From the first line of the data below, repeat each line exactly until you reach the line with "BOX_MIDDLE = Vector((0.6, -0.75, 0))"; include that line too.

EXERCISE MATERIALS
-------
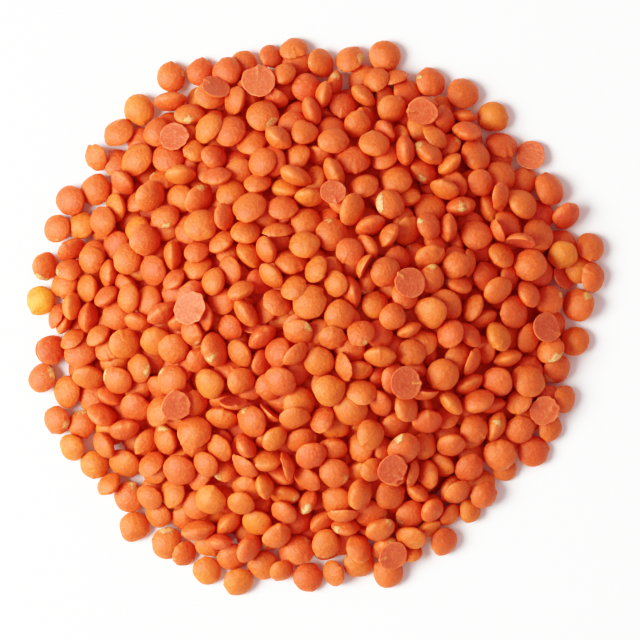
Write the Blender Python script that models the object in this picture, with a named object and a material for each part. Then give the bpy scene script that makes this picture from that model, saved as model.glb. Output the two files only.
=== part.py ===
# Heap of dry red lentils: a low round mound of loose whole and split lentils on a flat base.
# Metres, +Z up. The origin is the middle of the heap's box, on its base.

from collections import namedtuple

import bmesh
import bpy
import numpy as np
from mathutils import Matrix, Vector

MM = 0.001

# the mound
MOUND_RADIUS = 43.15 * MM  # how far from the middle a lentil's edge may reach, on average
MOUND_HEIGHT = 15.5 * MM  # how high the lentils' middles are stacked at the crown
SLOPE_POWER = 1.5  # 1 is a cone, 2 a rounded dome
OUTLINE_WAVES = (  # waves round the outline, how far each swings, its phase in degrees
    (2, 0.80 * MM, -71),
    (3, 0.56 * MM, -33),
    (4, 0.30 * MM, -86),
    (6, 0.40 * MM, -1),
    (8, 0.42 * MM, -138),
    (9, 0.36 * MM, -137),
)
BOX_MIDDLE = Vector((0.6, -0.75, 0)) * MM  # of the heap's box, from the middle of that outline

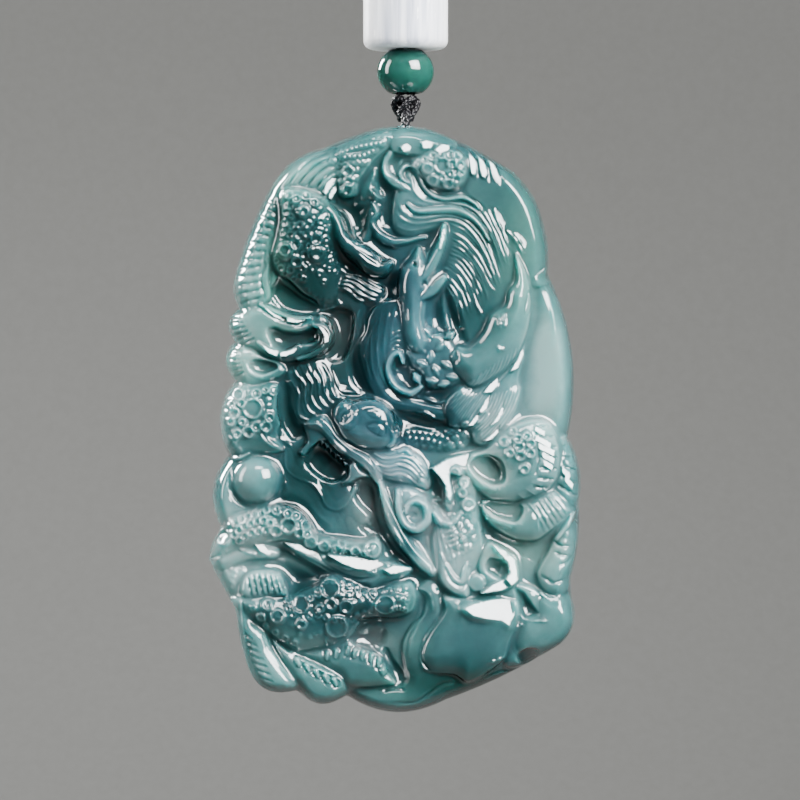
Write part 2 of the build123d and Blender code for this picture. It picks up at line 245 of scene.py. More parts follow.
middle = maths("SUBTRACT", given["Cord radius"], maths("MULTIPLY", given["Strand radius"], strand_sunk))
weave_height = maths("MULTIPLY", maths("MULTIPLY", weave, given["Strand radius"]), weave_rise)
reach = maths("ADD", middle, weave_height)
normal = add_node(braid, "GeometryNodeInputNormal").outputs[0]
tangent = add_node(braid, "GeometryNodeInputTangent").outputs[0]
sideways = vector_maths("CROSS_PRODUCT", tangent, normal)
outwards = vector_maths("SCALE", normal, maths("MULTIPLY", maths("COSINE", turn), reach), key="Scale")
aside = vector_maths("SCALE", sideways, maths("MULTIPLY", maths("SINE", turn), reach), key="Scale")
offset = vector_maths("ADD", outwards, aside)
laid = add_node(braid, "GeometryNodeSetPosition", {}, {"Geometry": copies.outputs[0], "Offset": offset})
section = add_node(braid, "GeometryNodeCurvePrimitiveCircle", {"Resolution": strand_sides},
                   {"Radius": given["Strand radius"]})
strands = add_node(braid, "GeometryNodeCurveToMesh", {"Fill Caps": True},
                   {"Curve": laid.outputs[0], "Profile Curve": section.outputs[0]})
core_section = add_node(braid, "GeometryNodeCurvePrimitiveCircle", {"Resolution": core_sides},
                        {"Radius": middle})
core = add_node(braid, "GeometryNodeCurveToMesh", {"Fill Caps": True},
                {"Curve": fine.outputs[0], "Profile Curve": core_section.outputs[0]})
joined = add_node(braid, "GeometryNodeJoinGeometry", {}, {0: strands.outputs[0]})
braid.links.new(core.outputs[0], joined.inputs[0])
smooth_shaded = add_node(braid, "GeometryNodeSetShadeSmooth", {}, {0: joined.outputs[0]})
realized = add_node(braid, "GeometryNodeRealizeInstances", {}, {0: smooth_shaded.outputs[0]})
finished = add_node(braid, "GeometryNodeSetMaterial", {},
                    {"Geometry": realized.outputs[0], "Material": given["Cord"]})
add_node(braid, "NodeGroupOutput", {}, {0: finished.outputs[0]})

# Waxed black polyester braid: near black, with a dull shine on each strand
# and fibres along it, 0.02 mm wide but drawn at 0.08 mm so that they show.
cord_material, tree, output = new_material("waxed black polyester braid")
places = add_node(tree, "ShaderNodeTexCoord").outputs["Object"]
fibres = add_node(tree, "ShaderNodeTexNoise", {"Scale": 1 / 0.00008, "Detail": 3.0}, {"Vector": places})
wear = add_node(tree, "ShaderNodeTexNoise", {"Scale": 1 / 0.0006, "Detail": 2.0}, {"Vector": places})
cord_colours = {"data_type": "RGBA", 6: linear("#050507"), 7: linear("#121015")}
cord_colour = add_node(tree, "ShaderNodeMix", cord_colours, {0: wear.outputs["Fac"]})
shine = add_node(tree, "ShaderNodeMapRange", {"To Min": 0.18, "To Max": 0.36},
                 {"Value": fibres.outputs["Fac"]})
fibre_bump = add_node(tree, "ShaderNodeBump", {"Strength": 0.4, "Distance": 0.00003},
                      {"Height": fibres.outputs["Fac"]})
surface = add_node(tree, "ShaderNodeBsdfPrincipled", {"IOR": 1.4}, {
    "Base Color": cord_colour.outputs[2], "Roughness": shine.outputs[0], "Normal": fibre_bump.outputs[0]})
tree.links.new(surface.outputs[0], output.inputs["Surface"])


def braided(name, route, **sizes):
    """A braid along a route, as a plain mesh."""
    modifier = route.modifiers.new("braid", "NODES")
    modifier.node_group = braid
    modifier[braid_sizes["Cord"]] = cord_material
    for size_name, value in sizes.items():
        modifier[braid_sizes[size_name.replace("_", " ").capitalize()]] = value
    mesh = plain_mesh(route)
    route.modifiers.clear()
    mesh.name = name
    piece = placed(name, mesh)
    bpy.data.objects.remove(route)
    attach(piece, "root")
    return piece


hanging = route_curve("hanging_route", hanging_route)
hanging_line = [tuple(vertex.co) for vertex in plain_mesh(hanging).vertices]
hanging_cord = braided("hanging_cord_braid", hanging)
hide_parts("hanging_cord")

# Stone loop: the same cord below the knot, one strand down through the
# drilled crest to the stone's back, and up again into the knot.
knot_height = 0.0034
knot_gap = 0.0005         # from the knot down to the crest
crest_height = knot_top - knot_height - knot_gap
stone_route = [
    (0, -0.00125, crest_height + 0.0017),
    (0, -0.0026, crest_height - 0.00075),
    (0, 0.0046, crest_height - 0.0058),
    (0, 0.0053, crest_height - 0.0037),
    (0, 0.0036, crest_height - 0.001),
    (0, 0.0019, crest_height + 0.00035),
    (0, 0.0003, crest_height + 0.0019),
]
stone_loop = braided("stone_loop_braid", route_curve("stone_route", stone_route))
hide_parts("stone_loop")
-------
SOLUTION TO THE PROBLEM
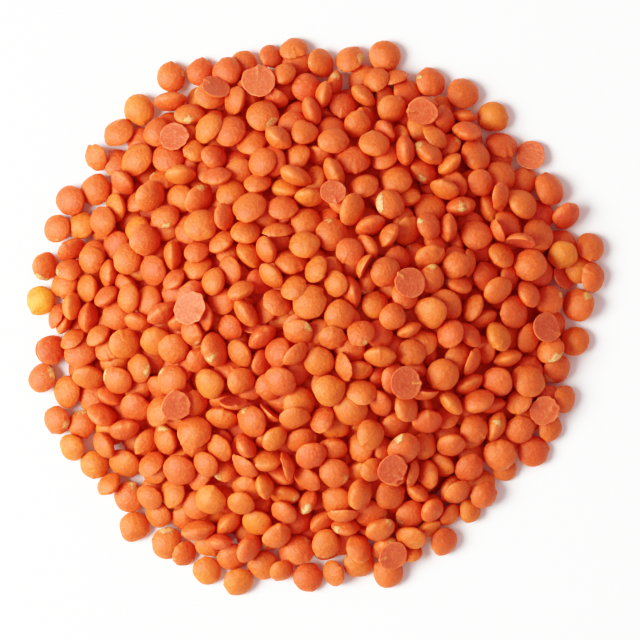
Write the Blender Python script that models the object in this picture, with a named object and a material for each part. Then give the bpy scene script that makes this picture from that model, saved as model.glb. Output the two files only.
=== part.py ===
# Heap of dry red lentils: a low round mound of loose whole and split lentils on a flat base.
# Metres, +Z up. The origin is the middle of the heap's box, on its base.

from collections import namedtuple

import bmesh
import bpy
import numpy as np
from mathutils import Matrix, Vector

MM = 0.001

# the mound
MOUND_RADIUS = 43.15 * MM  # how far from the middle a lentil's edge may reach, on average
MOUND_HEIGHT = 15.5 * MM  # how high the lentils' middles are stacked at the crown
SLOPE_POWER = 1.5  # 1 is a cone, 2 a rounded dome
OUTLINE_WAVES = (  # waves round the outline, how far each swings, its phase in degrees
    (2, 0.80 * MM, -71),
    (3, 0.56 * MM, -33),
    (4, 0.30 * MM, -86),
    (6, 0.40 * MM, -1),
    (8, 0.42 * MM, -138),
    (9, 0.36 * MM, -137),
)
BOX_MIDDLE = Vector((0.6, -0.75, 0)) * MM  # of the heap's box, from the middle of that outline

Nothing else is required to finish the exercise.